先通过读取前8位读取到mafic,然后通过
seek(8+4+20);  // magic, checksum, signature
,跳转到Dex文件的SileSize的位置,开始解析HeaderItem。

mHeaderItem.fileSize = readInt();
mHeaderItem.headerSize = readInt();
/*mHeaderItem.endianTag =*/ readInt();
/*mHeaderItem.linkSize =*/ readInt();
/*mHeaderItem.linkOff =*/ readInt();
/*mHeaderItem.mapOff =*/ readInt();
mHeaderItem.stringIdsSize = readInt();
mHeaderItem.stringIdsOff = readInt();
mHeaderItem.typeIdsSize = readInt();
mHeaderItem.typeIdsOff = readInt();
mHeaderItem.protoIdsSize = readInt();
mHeaderItem.protoIdsOff = readInt();
mHeaderItem.fieldIdsSize = readInt();
mHeaderItem.fieldIdsOff = readInt();
mHeaderItem.methodIdsSize = readInt();
mHeaderItem.methodIdsOff = readInt();
mHeaderItem.classDefsSize = readInt();
mHeaderItem.classDefsOff = readInt();
/*mHeaderItem.dataSize =*/ readInt();
/*mHeaderItem.dataOff =*/ readInt();


/**
* Reads a signed 32-bit integer, byte-swapping if necessary.
*/
int readInt() throws IOException {
mDexFile.readFully(tmpBuf, 0, 4);

if (isBigEndian) {
return (tmpBuf[3] & 0xff) | ((tmpBuf[2] & 0xff) << 8) |
((tmpBuf[1] & 0xff) << 16) | ((tmpBuf[0] & 0xff) << 24);
} else {
return (tmpBuf[0] & 0xff) | ((tmpBuf[1] & 0xff) << 8) |
((tmpBuf[2] & 0xff) << 16) | ((tmpBuf[3] & 0xff) << 24);
}
}


解析完Header后其实dex中的方法数,变量数就都已经获取到了。
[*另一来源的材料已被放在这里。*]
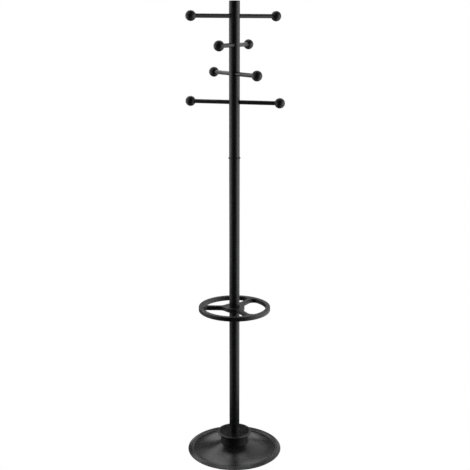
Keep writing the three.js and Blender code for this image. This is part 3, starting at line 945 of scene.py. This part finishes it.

方法数存放在
methodIdsSize
中。

但是为了更加详细的分析Dex的类信息,接下来还会按照树状结构将Dex的所有类按照包名输出其中的方法数。

解析String的方法如下所示:

void loadStrings() throws IOException {
int count = mHeaderItem.stringIdsSize;
int stringOffsets[] = new int[count];

//System.out.println("reading " + count + " strings");

seek(mHeaderItem.stringIdsOff);
for (int i = 0; i < count; i++) {
stringOffsets[i] = readInt();
}

mStrings = new String[count];

seek(stringOffsets[0]);
for (int i = 0; i < count; i++) {
seek(stringOffsets[i]);         // should be a no-op
mStrings[i] = readString();
//System.out.println("STR: " + i + ": " + mStrings[i]);
}
}


该方法很简单,主要是通过mHeaderItem.stringIdsOff,先遍历出所有String的位移量,然后再通过一个遍历将所有的String加载到数组中。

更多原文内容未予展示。